Il don è una personalità poliedrica. Quali sono però i tratti caratteristici?

“Ne aveva molti: il più importante forse era che ascoltava, molto, poi suggeriva e ti indicava la strada. Ma senza sottolineare gli errori, piuttosto aiutando le persone a capire e a fare un percorso per accettare le fragilità. Questa è una cosa che mi ricordo io, ma che è uscita fuori praticamente da tutti coloro che ho intervistato. E poi, aveva una vera passione per l’arte, diceva che ogni cosa, ogni talento e ogni opera erano manifestazione della misericordia del Signore. Ha dedicato molti sforzi (in tutti i sensi) al recupero dell’arte a Santarcangelo: ha voluto riaprire la Pieve, che al suo arrivo era chiusa. Ha fatto eseguire molti lavori alla Collegiata, ai muri, al tetto, all’organo”.

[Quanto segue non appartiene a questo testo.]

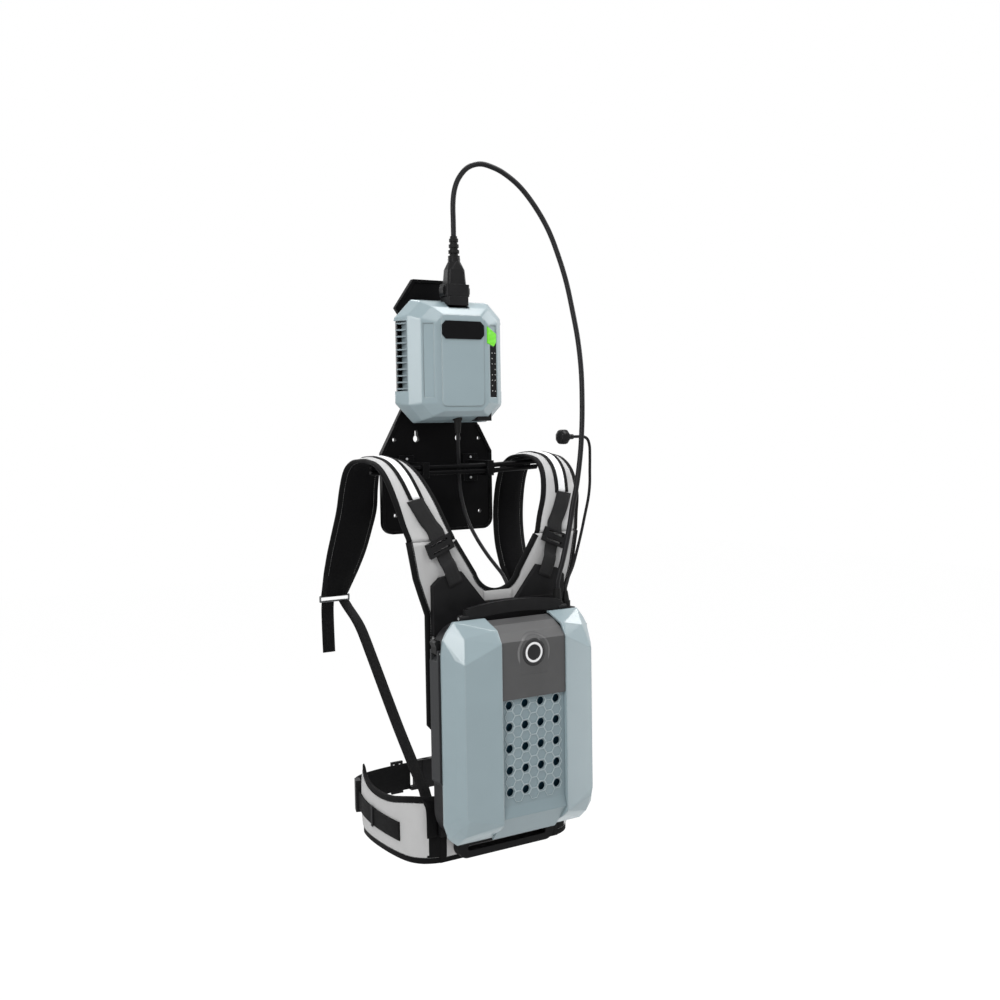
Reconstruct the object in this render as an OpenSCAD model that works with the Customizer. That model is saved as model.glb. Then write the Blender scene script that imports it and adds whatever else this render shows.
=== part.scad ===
// Backpack battery pack in its carrying harness, hung on a holder plate that
// also carries the charger. Millimetres, +Z up, -Y towards the pack's front.
// The origin is the centre of the four fixing holes, on the plate's back face.

/* [Holder plate] */
// Width of the lower, wide part of the plate
plate_w = 221; // [200:1:225]
// Width of the neck behind the charger
plate_neck_w = 132; // [120:1:150]
// Width of the plate where it comes out over the charger
plate_ear_w = 156; // [150:1:180]
// Width of the plate's cut-off top edge
plate_top_w = 86; // [60:1:110]
// Thickness of the plate
plate_t = 8; // [6:0.5:12]
// Depth of the plate below the origin
plate_low = 97; // [85:1:110]
// Height of the plate above the origin
plate_high = 339; // [330:1:350]
// Height of the raised rim on the plate's front
rim_h = 2; // [1:0.5:3]
// Distance between the fixing holes across the plate
bolt_dx = 170; // [120:1:175]
// Distance between the fixing holes up the plate
bolt_dz = 130; // [110:1:135]
// Diameter of a fixing hole
bolt_d = 7; // [5:0.5:9]

/* [Hanger bar] */
// Diameter of each of the two tubes
bar_d = 8.5; // [7:0.5:9]
// Height of the upper tube above the lower one
bar_pitch = 9.5; // [9.5:0.5:11]
// Length of the bar from end to end
bar_l = 330; // [290:2:340]
// Distance from the plate's front to the tubes' axes
bar_reach = 65; // [55:1:67]
// Rise of each end over the middle
bar_rise = 4; // [2:0.5:5]
// Distance between the two brackets
bracket_gap = 128; // [110:2:136]

/* [Charger] */
// Width of the charger
charger_w = 210; // [196:2:220]
// Height of the charger
charger_h = 206; // [196:1:212]
// Depth of the charger from the plate to its front panel
charger_d = 91; // [88:1:96]
// Wall of the charger's shells
charger_wall = 2.5; // [2:0.5:3]
// Number of cooling fins in each side window
fin_count = 11; // [8:1:13]
// Thickness of a cooling fin
fin_t = 2.4; // [1.5:0.1:4]

/* [Battery] */
// Width of the battery's cover
battery_w = 280; // [272:2:288]
// Depth of the front cover
cover_d = 50; // [48:1:52]
// Depth of the rear case behind the cover
case_d = 42; // [40:1:44]
// Wall of the cover and of the rear case
shell_t = 3; // [2:0.5:4]
// Width of the middle panels
panel_w = 120; // [114:1:122]
// Diameter of a hole in the grille
grille_hole_d = 13; // [7:0.5:14]
// Height between two rows of holes in the grille
grille_pitch = 34.2; // [32:0.2:34.6]
// Diameter of the power button
button_d = 24.2; // [20:0.2:26]
// Travel of the power button
button_travel = 1.2; // [0.8:0.1:1.4]
// Diameter of one battery cell
cell_d = 21; // [18:0.5:21.5]

/* [Carrying handle] */
// Distance between the handle's two pivots
handle_span = 184; // [176:2:188]
// Height of the handle's band
band_h = 20; // [14:1:22]
// Thickness of the handle's band
band_t = 8; // [6:0.5:9]
// Diameter of the handle's pivot pins
pivot_d = 5; // [4:0.5:6]

/* [Harness] */
// Thickness of a padded shoulder strap
strap_t = 12; // [8:1:12]
// Thickness of webbing
webbing_t = 2; // [1.5:0.1:2.2]
// Width of the wide webbing
webbing_w = 38; // [30:1:40]
// Width of the belt's webbing
belt_webbing_w = 50; // [38:1:52]
// Width of the narrow webbing
narrow_w = 25; // [20:1:25]
// Thickness of the harness's back panel
back_t = 8; // [6:0.5:8.5]
// Thickness of the back pad
pad_t = 18; // [12:1:24]
// Thickness of the lumbar pad
lumbar_t = 20; // [14:1:26]
// Thickness of a belt wing
wing_t = 12; // [8:1:14]

/* [Cords] */
// Diameter of the charging cord
cord_d = 9; // [7:0.5:9]
// Diameter of the charger's lead
lead_d = 6.5; // [5:0.5:7]
// Diameter of the thin lead with the knob
thin_d = 5; // [4:0.5:5]
// Diameter of the knob on the thin lead
knob_d = 26; // [22:1:28]

/* [Hidden] */

$fn = 48;
hull_fn = 32;
gap = 0.3;      // clearance between pieces of which one is soft or moves
fit = 0.08;     // radial clearance of a pin in its hole

// The pack's own frame: its origin is the middle of the grille, on its face.
pack_reach = 298;   // from the grille's face back to the plate's back face
pack_drop = 415;    // from the origin down to the middle of the grille
module in_pack() { translate([0, -pack_reach, -pack_drop]) children(); }

// The charger's own frame: its origin is the middle of its back face.
charger_up = 196;   // from the origin up to the middle of the charger
module at_charger() { translate([0, -plate_t, charger_up]) children(); }
charger_from_pack = [0, pack_reach - plate_t, pack_drop + charger_up];

// ---- shapes that several pieces share ----

module rounded(w, h, r) {
  square([w - 2*r, h], center = true);
  square([w, h - 2*r], center = true);
  for (x = [-1, 1], z = [-1, 1])
    translate([x*(w/2 - r), z*(h/2 - r)]) circle(r);
}

// A rectangle whose corners are cut off at 45 degrees and then softened.
module bevelled(w, h, cut, r) {
  x = w/2 - r;
  z = h/2 - r;
  offset(r = r, $fn = 16) polygon([[x - cut, z], [x, z - cut], [x, cut - z], [x - cut, -z],
    [cut - x, -z], [-x, cut - z], [-x, z - cut], [cut - x, z]]);
}

// A flat piece drawn in X and Z, from y0 on, t thick towards +Y.
module slab(y0, t) { translate([0, y0 + t, 0]) rotate([90, 0, 0]) linear_extrude(t) children(); }

module rounded_slab(y0, t, w, low, high, r) {
  slab(y0, t) translate([0, (low + high)/2]) rounded(w, high - low, r);
}

module bevelled_slab(y0, t, w, low, high, cut, r) {
  slab(y0, t) translate([0, (low + high)/2]) bevelled(w, high - low, cut, r);
}

// A box given by its low and high corners.
module block(low, high) { translate(low) cube(high - low); }

module along_x(x0, l, d) { translate([x0, 0, 0]) rotate([0, 90, 0]) cylinder(h = l, d = d); }
module along_y(y0, l, d) { translate([0, y0, 0]) rotate([-90, 0, 0]) cylinder(h = l, d = d); }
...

Dopo aver lavorato su documenti e persone per il libro, lo ritrova o ha conosciuto un don Sergio diverso?

“Sì, ritrovo il ‘mio’ don Sergio tra le parole che ho ascoltato. Ma ho conosciuto anche qualche aspetto che mi era sfuggito. Io l’ho frequentato molto quando ero più giovane; ci siamo visti sì fino alla fine, ma il rapporto stretto c’è stato quando ero ragazza. E su certi aspetti ho imparato certe cose da chi l’ha frequentato in età più matura. Direi però che praticamente tutti abbiamo del don lo stesso ricordo, questo significa che lui usava lo stesso bel modo di fare con tutti, indistintamente da età, sesso, ruolo…”.

Tutto il materiale raccolto è nel libro?

“No, avendo scelto di parlare soprattutto di Santarcangelo non ho citato alcune persone che pur mi hanno fornito utili informazioni. Ad esempio, uno su tutti, don Danilo Manduchi (l’economo della Diocesi), che mi ha parlato della collaborazione tra lui e don Sergio ai tempi della formazione ai giovani, indicandomi poi altre fonti. La sua collaborazione è stata fondamentale. Come anche quella di don Davvide Matteini, nipote di don Sergio. E di altri. E poi c’è stato chi mi ha fornito le fotografie: ne ho scelte alcune, le vedrete anche nel libro, che forse non sono tutte di buona qualità ma quasi tutte inedite. Sono belle, tutte, alcune bellissime perché ritraggono un don Sergio bambino o comunque molto giovane”.

I proventi del libro andranno per i lavori della Collegiata.

“Lui ha vissuto per la Collegiata, la riteneva la sua casa, ha speso tempo, denaro e anche salute per mantenerla viva. E quindi, devolvere il ricavo della vendita al suo mantenimento, mi pare sia come esaudire un suo desiderio e come averlo ancora un po’ qui tra noi. A questo proposito, c’è una novità: le cose di don Sergio rimaste alla Casa del Clero (alcuni oggetti, dei quadri, molti libri…) verranno messe ‘in vendita’, attraverso un mercatino che allestiremo prossimamente. La famiglia ha deciso di lasciare anche tutte queste cose alla parrocchia perché anche le offerte raccolte per la loro vendita vadano sempre destinate allo stesso fine. Qui devo quindi ringraziare i famigliari e anche don Luigi Ricci (attuale direttore della Casa del Clero, ndr) che ci ha permesso di andare a raccogliere tutto con grande disponibilità”.

Qual è l’eredità che ci lascia oggi don Sergio, e cosa lascia alla Santarcangelo che ha tanto amato?

“Un’eredità molto ricca, piena di esempi, consigli, parole. Una cosa voglio dire: preparando questo lavoro, ho ben capito come don Sergio sia ancora tra di noi. Mi spiego: ho incontrato tante persone, non tutte le conoscevo approfonditamente, pur essendo concittadini da sempre. Ho avuto l’occasione di stringere rapporti di amicizia che non avrei mai creduto si potessero concretizzare, molte persone mi hanno raccontato cose molto personali, molto intime, e questo ha fatto in modo che si instaurasse un rapporto nuovo, molto bello, con persone che conoscevo davvero poco. Credo che ci sia un po’ lo zampino di don Sergio: lui era un ‘conciliatore’ e mi piace pensare che questi nuovi rapporti siano un po’ opera sua. E vedere tanta attenzione ancora oggi nei confronti di don Sergio è un segno di quello che ci ha lasciato”.